Here, the cashew and coffee factories are filled with women. The suppliers of trucks of coffee are women, all the restaurants have women… on the streets, in the stores… everywhere.

I walk into the Cashew Regrading Centre, where women sit around mountains of cashew, picking the good from the bad and the terrible. They all flash a big smile and say hi, with a bow of the head.

The older ones tease the young ones who glance at my brown skin. I think Indians and our brown skin has much greater value outside India.

I can’t stop blushing and smiling.

Later, I sit next to 35 year old Nga (Ngyya) and learn some documentation. We have 5 mutually understood words, and struggle with communication for half an hour. It’s fascinating, and at the end of it, I learn more Vietnamese than documentation.

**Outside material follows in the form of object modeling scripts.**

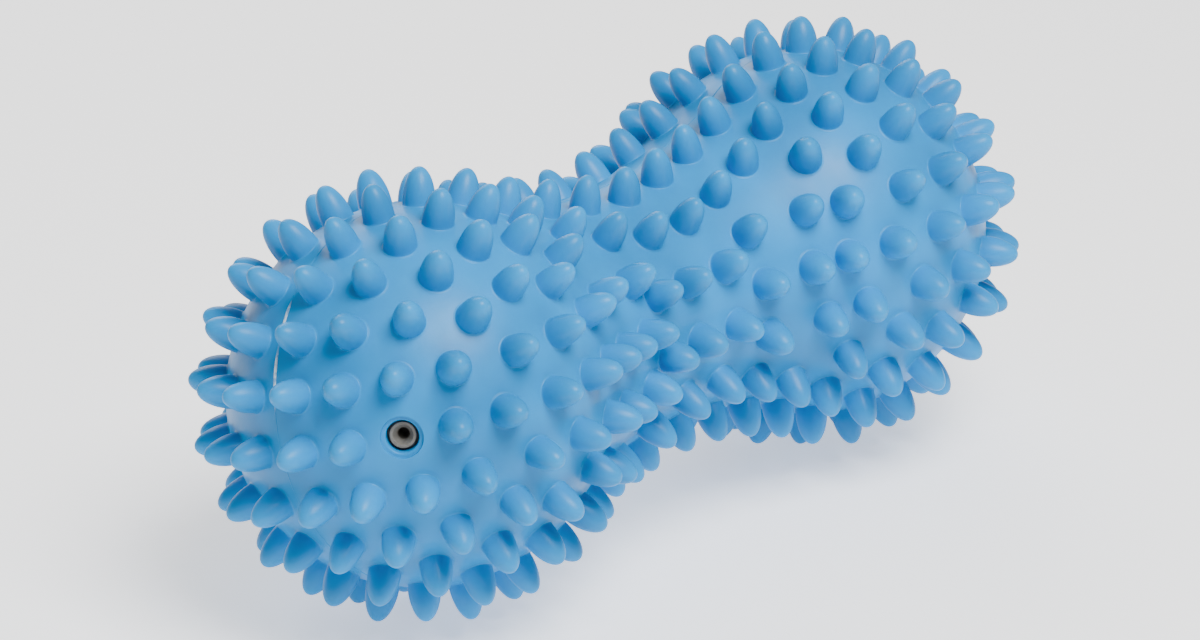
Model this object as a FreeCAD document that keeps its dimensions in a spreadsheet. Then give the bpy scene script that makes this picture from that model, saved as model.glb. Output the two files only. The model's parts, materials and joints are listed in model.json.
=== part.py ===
"""Inflatable peanut ball: two spiky hollow lobes joined by a waist, with a rubber needle valve.

Millimetres, +Z up. The long axis lies along X and the origin is at its middle, between the two lobes.
The shell is drawn in the frame of its mould, where Z is the direction the mould opens and XY is the
parting plane. It is then rolled about X to the way the ball lies on a table. The valve is in the
lobe on the -X side.
"""
import FreeCAD, Part
import Sketcher
import math
import os

V = FreeCAD.Vector
X_AXIS = V(1, 0, 0)
Z_AXIS = V(0, 0, 1)

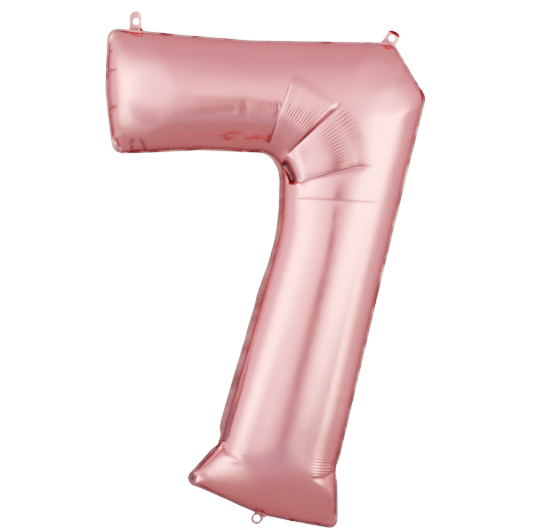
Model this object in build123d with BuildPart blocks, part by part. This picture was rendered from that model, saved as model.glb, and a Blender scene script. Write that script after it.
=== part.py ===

They’re most curious about my age, not how much I earn. Two days back I was with a bike-taxi guy, waiting to score some, and we were generally talking… and he guessed my age correctly, without needing a second guess. I learn that he’ll turn 38 the next month. I told him that I was born in July too, and asked him the date… he frowned in thought and said “I don’t know… I’m so busy you know!”

3 comments:

Elvis said...

Dai, if you get time try writing... iI get this feeling people just mite like to read what you write..

Cant say the same when you talk..

. said...

We know you're in Vietnam. We know its beautiful, historic and underdeveloped and you're busy changing all of that.

But, do update.

Wanderer said...

lol thanks for the encouragement, king mooken! maybe one day my talk will improve too.

mundo, you know i'm waiting to be influenced.